AThe jump will form spontaneously as long as the downstream channel is deeper, transitioning from subcritical to supercritical flow
BThe supercritical flow must be forced to transition to subcritical flow; the jump proceeds from supercritical to subcritical, never the reverse
CThe engineer can design the jump to run in either direction by adjusting the downstream depth
DA hydraulic jump requires Fr > 5; at Fr = 3.6, the flow will simply decelerate gradually
A hydraulic jump is an irreversible transition from supercritical (Fr > 1) to subcritical (Fr < 1) flow — always in this direction, never the reverse. The thermodynamic reason is entropy: a hydraulic jump dissipates energy (head loss is positive), making it physically possible. A transition from subcritical to supercritical would require energy addition, not dissipation. The engineer designs the stilling basin to provide a tailwater (downstream) depth equal to the conjugate depth, which forces the transition at the desired location. The incoming Fr ≈ 3.6 indicates a 'strong' jump that will dissipate roughly 30–40% of the kinetic energy.
Question 3 True / False
In a subcritical river reach, constructing a dam downstream will raise the water surface upstream for a considerable distance (backwater effect), but this effect would not occur if the river were supercritical.
TTrue
FFalse
Answer: True
The Froude number determines whether disturbances can propagate upstream. In subcritical flow (Fr < 1), surface gravity waves travel faster than the flow velocity, so information about the dam (a downstream boundary condition) propagates upstream as a backwater curve. In supercritical flow (Fr > 1), the flow outruns all disturbances — no wave can travel faster than the current against the flow. A dam placed downstream of a supercritical reach would cause a hydraulic jump immediately at the dam face, but the surface profile upstream of the jump would be unaffected by the dam's presence.
Question 4 True / False
Manning's equation Q = (1/n)·A·R_h^(2/3)·S^(1/2) is dimensionally consistent and can be applied with any unit system by simply substituting the appropriate values.
TTrue
FFalse
Answer: False
Manning's equation is empirical and dimensionally inconsistent — Manning's n carries implicit dimensions to make the equation balance. In SI units, n has effective units of s/m^(1/3); in English units (feet, seconds), n has different effective dimensions. The equation was fitted to data in specific unit systems and produces correct results only when the unit system matches the convention used. Mixing SI and English units, or using the SI form of the equation with English measurements without correction, gives errors of roughly 50%. The Darcy-Weisbach equation for pipe flow is dimensionally consistent and unit-agnostic; Manning's equation is not.
Question 5 Short Answer
Explain the analogy between the Froude number in open channel flow and the Mach number in compressible gas dynamics — what physical quantities are being compared in each case, and why does the analogy hold?
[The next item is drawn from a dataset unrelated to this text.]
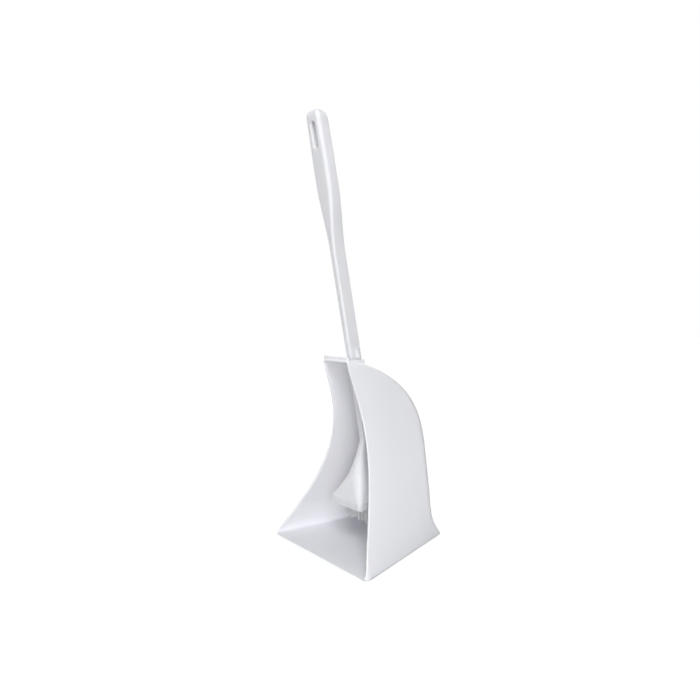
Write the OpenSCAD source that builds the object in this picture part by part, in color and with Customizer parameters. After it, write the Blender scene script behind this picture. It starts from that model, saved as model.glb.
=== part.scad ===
// Dust pan and brush set. The pan stands upright on its base with its mouth to the
// front, and the long-handled brush hangs through a keyhole in the pan's roof.
// Frame: X across, Y from the mouth (-) to the heel (+), Z up from the floor,
// origin at the centre of the base.

/* [Pan] */
// Width of the mouth at the floor
pan_w = 171; // [160:1:180]
// Depth of the base from front lip to heel
pan_d = 161; // [156:1:168]
// Height of the pan to its top rim
pan_h = 225; // [222:1:228]
// Width of the top rim
rim_w = 44; // [42:1:50]
// How far the top rim stands back from the front lip
rim_back = 28.5; // [26:0.5:34]
// How far the rim stands above the roof behind it
rim_rise = 4; // [3:0.5:4.5]
// How far the mouth's edge bows back between floor and rim
mouth_bow = 34; // [28:1:36]
// Height at which the back stands furthest out
belly_z = 117; // [105:1:125]
// How far the heel flares out at the floor
heel_flare = 21; // [12:1:24]
// Wall thickness
wall = 2.2; // [1.8:0.1:2.6]
// Floor thickness
floor_t = 2.4; // [2:0.1:3]

/* [Keyhole] */
// Width of the narrow part, where the stem hangs
slot_w = 11.5; // [11:0.1:12.5]
// Width of the wide part, which the grip passes through
key_w = 27; // [26:0.5:29]
// Length of the wide part, front to back
key_len = 20; // [19:0.5:22]
// Height of the level seat on the collar around the narrow part
seat_z = 220.5; // [219.5:0.1:221]
// Thickness of the collar's wall
collar_t = 3; // [2.4:0.1:3.4]

/* [Handle] */
// Height of the handle's top end
handle_top = 494; // [480:1:500]
// Lean of the handle from upright, in degrees
lean = 11.6; // [11:0.1:12]
// Width of the grip
grip_w = 24; // [22:0.5:25]
// Depth of the grip
grip_d = 16.6; // [15.5:0.1:17]
// Width of the stem
stem_w = 8.5; // [8:0.1:9]
// Depth of the stem
stem_d = 17.6; // [17:0.1:18]
// Width of the hanging slot
hang_w = 7; // [6:0.5:8]
// Length of the hanging slot
hang_len = 28; // [24:1:30]
// How far each stop lug stands out from the stem
lug_out = 5.2; // [4.8:0.1:5.4]

/* [Brush head] */
// Width of the head across its skirt
head_w = 52.4; // [52:0.1:56]
// Height of the skirt's lower edge above the floor
skirt_z = 46.2; // [46:0.1:50]
// Height of the skirt
skirt_h = 9.6; // [8.6:0.1:10]
// Thickness of the tuft block
block_t = 7; // [6:0.1:7.5]
// Height of the bristle tips above the floor
tip_z = 26.6; // [24:0.1:30]
// Number of tufts in a row
tufts_in_row = 7; // [5:1:7]
// Spacing of the tufts along a row
tuft_step_x = 6; // [5.6:0.1:6.2]
// Spacing of the rows
tuft_step_y = 4.7; // [4.6:0.1:4.8]
// Diameter of a tuft where it is set
tuft_dia = 3.2; // [3:0.1:3.3]

/* [Hidden] */
$fn = 48;
eps = 0.01;

lip_y = -pan_d / 2;
rim_y = lip_y + rim_back;
roof_t = 2.4;
roof_h = pan_h - rim_rise;
crest_len = 6;
belly_y = lip_y + 157;
corner_r = 18;
heel_r = 7;
nose_r = 9;
side_taper = 0.2;
pan_rows = 26;
side_steps = 8;
arc_steps = 6;

// The brush hangs on its lugs, and swings about them.
lug_r = 2;
seat_gap = 0.3;
pivot_z = seat_z + lug_r + seat_gap;
pivot_y = lip_y + 58.6;
slot_front = pivot_y - 12;
slot_back = pivot_y + 10.8;

head_front = lip_y + 43.5;
head_back = lip_y + 87;
fan_top = 124;
skirt_top = skirt_z + skirt_h;
block_z = skirt_z + 1;
tuft_y = lip_y + 70.9;
block_gap = 0.1;
skirt_wall = 2.4;
hole_depth = 6;
anchor_h = 1.5;
anchor_t = 0.5;
tuft_gap = 0.05;
tuft_spread = 1.3;
row_count = 5;

// Smooth step from 0 to 1 as v goes from a to b
function smooth(v, a, b) =
    let (u = min(1, max(0, (v - a) / (b - a)))) u * u * (3 - 2 * u);

// ---- The pan's form, as functions of the height z. "inset" moves it inwards.
function half_w(z) = rim_w / 2 + (pan_w - rim_w) / 2 * pow(1 - z / pan_h, 2.2);
function taper(z) = side_taper * pow(1 - z / pan_h, 5);
function front_y(z) =
    lip_y + rim_back * z / pan_h
    + mouth_bow * pow(sin(180 * z / pan_h), 1 + 0.3 * pow(z / pan_h, 3));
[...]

Think about your answer, then reveal below.
Model answer: Both the Froude number and the Mach number compare a flow velocity to the speed of small disturbance propagation in that medium. The Mach number Ma = V/c compares flow velocity to the speed of sound (pressure waves) in a compressible gas. The Froude number Fr = V/√(gD) compares flow velocity to the speed of surface gravity waves in a channel of depth D. In both cases, when the flow velocity exceeds the wave speed (Ma > 1 or Fr > 1), disturbances generated at a point cannot propagate against the flow — the flow outruns its own signals. This produces identical physical phenomena: shock waves in gas dynamics correspond to hydraulic jumps in open-channel flow, both being abrupt transitions from supersonic/supercritical to subsonic/subcritical conditions with irreversible energy dissipation. The analogy holds because both cases involve a critical wave speed that divides disturbance-transmitting regimes from disturbance-blocking regimes.
The analogy is not merely pedagogical — it reflects a deep mathematical similarity. The governing equations for shallow water flow and one-dimensional compressible gas flow have the same mathematical form, with the ratio of specific heats in the gas equations corresponding to a factor of 2 in the shallow water equations. This means solutions, stability criteria, and wave phenomena in one domain translate directly to the other. Engineers and physicists studying one domain routinely draw on intuition from the other.